Looking to the Future
Vast reserves of U.S. shale oil have not completely insulated American consumers from OPEC-induced price swings. Changes in U.S. production levels are the result of dozens of private energy companies’ independent decisions, and it can take months before consumers feel any adjustments. That means when there are sudden changes in market conditions, OPEC may gain substantial, if brief, market power to influence prices.
It’s still unclear what effect the shale boom will have on U.S. relations with OPEC. Less reliance on oil imports from OPEC countries could allow U.S. policymakers to be more assertive with them, potentially portending a rupture in the U.S.-Saudi Arabia relationship, or a tougher line against Venezuela. On the other hand, the growing importance of U.S. oil production has raised some worries that U.S. policymakers could move closer to OPEC on climate change policy, as the Trump administration has rolled back regulation of fossil fuels and withdrawn from global commitments to reduce carbon emissions.
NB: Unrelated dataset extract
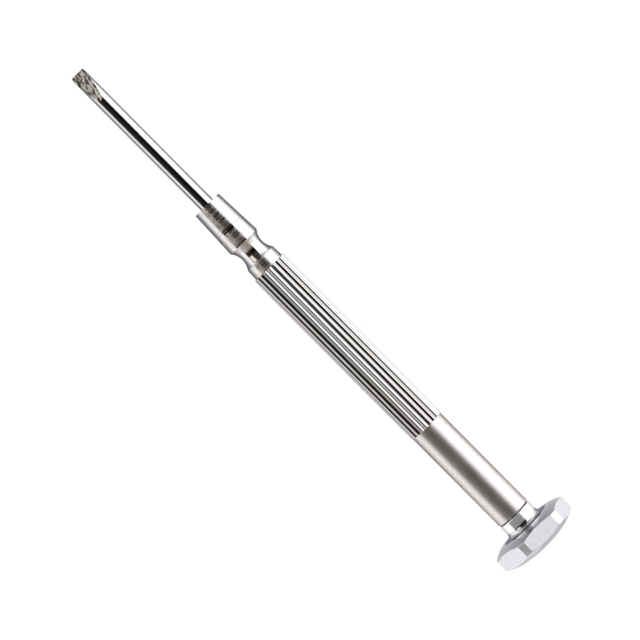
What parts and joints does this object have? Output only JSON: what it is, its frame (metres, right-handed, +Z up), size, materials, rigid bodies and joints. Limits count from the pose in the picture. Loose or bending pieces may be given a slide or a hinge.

The Saudi leadership encouraged the Trump administration’s withdrawal from the 2015 agreement on Iran’s nuclear program and the reimposition of sanctions on Iranian oil, and a major challenge for the bloc will be keeping supplies steady and markets calm as Iranian oil exports shrink. The sanctions have been accompanied by increasing frustration within the Trump administration, which wanted allies such as Saudi Arabia and the United Arab Emirates to keep supply high to allow the United States to sanction Tehran without disturbing oil prices. OPEC has instead cut oil production since December 2018.
Meanwhile, divisions within OPEC are likely to persist. In January 2019, for example, Qatar officially withdrew from OPEC, signaling its disapproval with Saudi Arabia’s dominance over the organization and an ongoing Saudi-led blockade of the country. If Riyadh continues to pursue a more assertive foreign policy, it could be a challenge for the cartel to remain cohesive. For OPEC and its newfound partner Russia, this possibility, combined with the rise of shale oil, increasing U.S. energy independence, and global efforts to fight climate change, portend a prolonged period of uncertainty.